Pompeo threatened "consequences" for the "corrupt" ICC if it were to adopt the recommendations of chief prosecutor Fatou Bensouda regarding her intention to sue Israel for alleged war crimes. Behind the pressure on the court in The Hague is Bensouda's intention to also charge US soldiers who fought the Taliban in Afghanistan for alleged war crimes. On Thursday, Trump signed an executive order imposing sanctions on individuals involved in the ICC's investigation into alleged US war crimes in Afghanistan and also cited the ICC's war crimes investigations against Israel when signing the order.

A possible second reason for the sudden decision by the Israeli Supreme Court to cancel the so-called “Settlement Regulations Law” is the fact that the Netanyahu/Gantz government is preparing to officially apply Israeli law in the Jordan Valley and parts of the so-called Area C in Judea and Samaria. Under the Oslo Accords, Area C was placed under full Israeli rule and covers approximately 30 percent of Judea and Samaria.

Opponents of what the media wrongly refers to as the "annexation" of parts of Judea and Samaria as well as the entire Jordan Valley say Israel has no right to decide to implement Israeli law in the Jewish communities in Judea, Samaria and, the Jordan Valley.

The same opponents of “annexation” point to the Oslo accords to argue that Israel cannot take unilateral measures conveniently forgetting that it was the Palestinian Authority that breached the Oslo accords from the very beginning by supporting terror and by starting the so-called "Second Intifada" or the Oslo War in September 2000.

Annexation, moreover, is not necessary because, according to a correct interpretation of international law, Israel had and has the best claim to these areas.
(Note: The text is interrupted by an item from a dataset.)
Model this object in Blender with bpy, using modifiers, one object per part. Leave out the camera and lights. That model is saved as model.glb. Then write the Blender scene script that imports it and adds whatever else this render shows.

The San Remo conference in April 1920 assigned the entire area from the Mediterranean Sea to what is now the eastern border of Jordan to the Jewish people to establish a "national home".

Thereafter, no new binding legislation has been adopted that defined the status of the area, nor did UN Security Council resolution 242 that spoke only of withdrawals from territories conquered in the 1967 Six Day War and linked it to Israel's right to live in security.

The resolution did not rule on the status of the territories Israel liberated in this war from Arab states, among them Jordan which participated in the Six Day War and illegally occupied Judea, Samaria and the Jordan Valley for 19 years between 1948 and 1967.

The Israeli Supreme Court, in its ruling on the Settlement Regulations Law, likely sent a political signal to the new government in Jerusalem that it is better to refrain from introducing Israeli law in the aforementioned areas.

However, the likelihood that the Israeli government will cancel the measure is slim despite the fact that the European Union is also pressuring Israel and threatens to boycott the Jewish state whenever it introduces Israeli law in parts of Judea, Samaria and the Jordan Valley.

German Foreign Minister Heiko Maas was in Jerusalem this week to hold talks with the Israeli government on the proposed "annexation" but is expected to fail to prevent what Netanyahu calls "a historical possibility".

The Israeli PM said during the meeting with Maas that retaining the Jordan Valley was crucial for Israel’s security.

Threats of sanctions will also be of no use because the EU is Israel's main trading partner and would itself be hardest hit by a boycott of Israeli products found in, for example, virtually any computer or smart phone.

The PA is trying in every conceivable way to gain support from the international community in order to prevent “annexation”. On Tuesday, PA Prime Minister Mohammed Shtayyeh announced that the government in Ramallah would immediately declare a Palestinian state on the so-called “1967 border”, which were, in fact, the 1948 armistice lines.

Those lines also ran straight through Jerusalem and would make the Old City, including the Temple Mount, the holiest place in Judaism, inaccessible to Jews again.

Shtayyeh reiterated that the PA would end any cooperation with Israel, including security, if Israel implements Israeli law in the above mentioned areas.

However, Hussein Al-Sheikh, the head of the PA Committee on Civil Affairs and a member of the central committee of ruling Fatah Party in the PA-controlled areas, made it clear that the Palestinian Authority would continue security cooperation with Israel and violence that should happen again.

However, Al-Sheikh may have been ventilating his own opinion as the media monitor group Palestinian Media Watch released a report showing that the PA is ramping up incitement against Israel.

PMW published four official PA videos calling for the "national honor" to be restored through murder of Jews, suicide bombings, stabbing and dying for Al-Aqsa, the mosque built in the seventh century on the ruins of the Jewish Temple.

It remains to be seen if the PA campaign will mobilize the masses, however.

A demonstration in Ramallah organized by the PA drew only 200 protesters and according to a report by Tzvi Yechezkeli, the Arab affairs commentator of Channel 13 News, many Palestinian Arabs prefer to have no state and want to be ruled by the Israeli government, not the Palestinian Authority or Hamas.